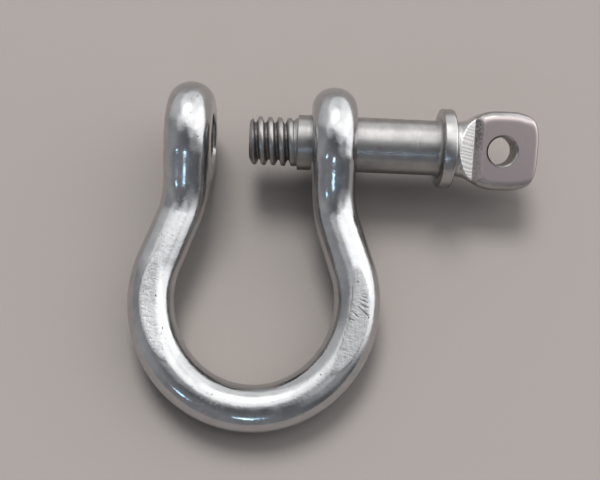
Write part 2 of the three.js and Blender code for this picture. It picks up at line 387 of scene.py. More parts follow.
def bar_radius(y):
    return NECK_RADIUS + (BAR_RADIUS - NECK_RADIUS) * smooth_step(0, BOW_CENTRE, -y)


def ramp_rise(y, radius):
    """How much taller than the bar the leg is, where it climbs straight up to the ear's rim."""
    line = (EAR_RADIUS + y * math.sin(RAMP_ANGLE)) / math.cos(RAMP_ANGLE)
    disc = np.sqrt(np.maximum(EAR_RADIUS ** 2 - y ** 2, 0))
    height = np.where(y > -RAMP_END, disc, line)
    return smooth_max(height, radius, RAMP_EASE) - radius


def bow_field(x, y, z):
    """The whole forging, without its holes: below 0 inside, and about the distance near its surface."""
    offset = bar_offset(x, y)
    radius = bar_radius(y)
    above = np.maximum(np.abs(z) - ramp_rise(y, radius), 0)
    bar = np.hypot(offset, above) - radius + BAR_SINK * smooth_step(-RAMP_END, 0.5, y)
    bar = np.maximum(bar, y - 1)
    bar = smooth_max(bar, flat_cut(x, y, z, offset, radius), FLAT_EDGE)
    rim = (np.hypot(y, z) - (EAR_RADIUS - EAR_EDGE_ROUND)) / EAR_EDGE_ROUND
    face = (np.abs(np.abs(x) - EAR_CENTRE) - (EAR_THICKNESS / 2 - EAR_FACE_ROUND)) / EAR_FACE_ROUND
    ear = np.hypot(np.maximum(rim, 0), np.maximum(face, 0)) + np.minimum(np.maximum(rim, face), 0)
    joined = smooth_min(bar, (ear - 1) * EAR_EDGE_ROUND, EAR_BLEND)
    outer_face = np.abs(x) - EAR_OUTER - BOW_WIDER * smooth_step(FACE_END, FACE_FADE, -y)
    return np.maximum(joined, outer_face)


def thread_radius(x, theta, crest, root, widen=0.0):
    """Radius of a right-hand thread whose ridge crosses +Y at x = 0. Its crest is slightly domed."""
    turn = x / PITCH - theta / (2 * np.pi)
    from_ridge = np.abs((turn + 0.5) % 1 - 0.5) * PITCH
    flank = np.clip((ROOT_HALF_WIDTH + widen - from_ridge) / (ROOT_HALF_WIDTH - CREST_HALF_WIDTH), 0, 1)
    dome = 1 - CREST_DOME * np.minimum(from_ridge / (CREST_HALF_WIDTH + widen), 1) ** 2
    side = (1 - CREST_DOME) * flank + CREST_DOME * flank ** 4
    return root + (crest - root) * np.minimum(dome, side)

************

## Goal
Write the data from above out again, exactly.

## Written reply
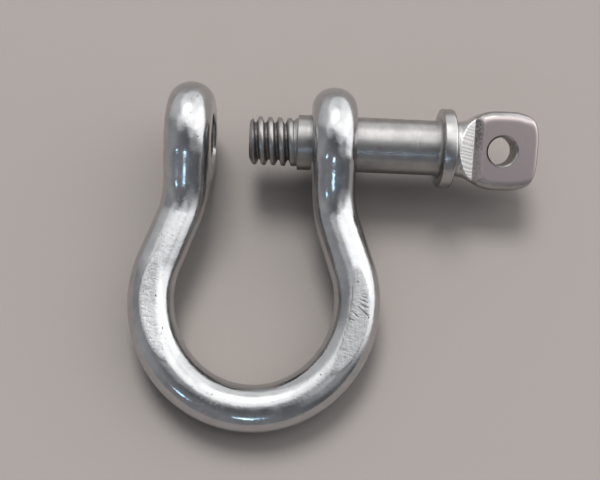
Write part 2 of the three.js and Blender code for this picture. It picks up at line 387 of scene.py. More parts follow.
def bar_radius(y):
    return NECK_RADIUS + (BAR_RADIUS - NECK_RADIUS) * smooth_step(0, BOW_CENTRE, -y)


def ramp_rise(y, radius):
    """How much taller than the bar the leg is, where it climbs straight up to the ear's rim."""
    line = (EAR_RADIUS + y * math.sin(RAMP_ANGLE)) / math.cos(RAMP_ANGLE)
    disc = np.sqrt(np.maximum(EAR_RADIUS ** 2 - y ** 2, 0))
    height = np.where(y > -RAMP_END, disc, line)
    return smooth_max(height, radius, RAMP_EASE) - radius


def bow_field(x, y, z):
    """The whole forging, without its holes: below 0 inside, and about the distance near its surface."""
    offset = bar_offset(x, y)
    radius = bar_radius(y)
    above = np.maximum(np.abs(z) - ramp_rise(y, radius), 0)
    bar = np.hypot(offset, above) - radius + BAR_SINK * smooth_step(-RAMP_END, 0.5, y)
    bar = np.maximum(bar, y - 1)
    bar = smooth_max(bar, flat_cut(x, y, z, offset, radius), FLAT_EDGE)
    rim = (np.hypot(y, z) - (EAR_RADIUS - EAR_EDGE_ROUND)) / EAR_EDGE_ROUND
    face = (np.abs(np.abs(x) - EAR_CENTRE) - (EAR_THICKNESS / 2 - EAR_FACE_ROUND)) / EAR_FACE_ROUND
    ear = np.hypot(np.maximum(rim, 0), np.maximum(face, 0)) + np.minimum(np.maximum(rim, face), 0)
    joined = smooth_min(bar, (ear - 1) * EAR_EDGE_ROUND, EAR_BLEND)
    outer_face = np.abs(x) - EAR_OUTER - BOW_WIDER * smooth_step(FACE_END, FACE_FADE, -y)
    return np.maximum(joined, outer_face)


def thread_radius(x, theta, crest, root, widen=0.0):
    """Radius of a right-hand thread whose ridge crosses +Y at x = 0. Its crest is slightly domed."""
    turn = x / PITCH - theta / (2 * np.pi)
    from_ridge = np.abs((turn + 0.5) % 1 - 0.5) * PITCH
    flank = np.clip((ROOT_HALF_WIDTH + widen - from_ridge) / (ROOT_HALF_WIDTH - CREST_HALF_WIDTH), 0, 1)
    dome = 1 - CREST_DOME * np.minimum(from_ridge / (CREST_HALF_WIDTH + widen), 1) ** 2
    side = (1 - CREST_DOME) * flank + CREST_DOME * flank ** 4
    return root + (crest - root) * np.minimum(dome, side)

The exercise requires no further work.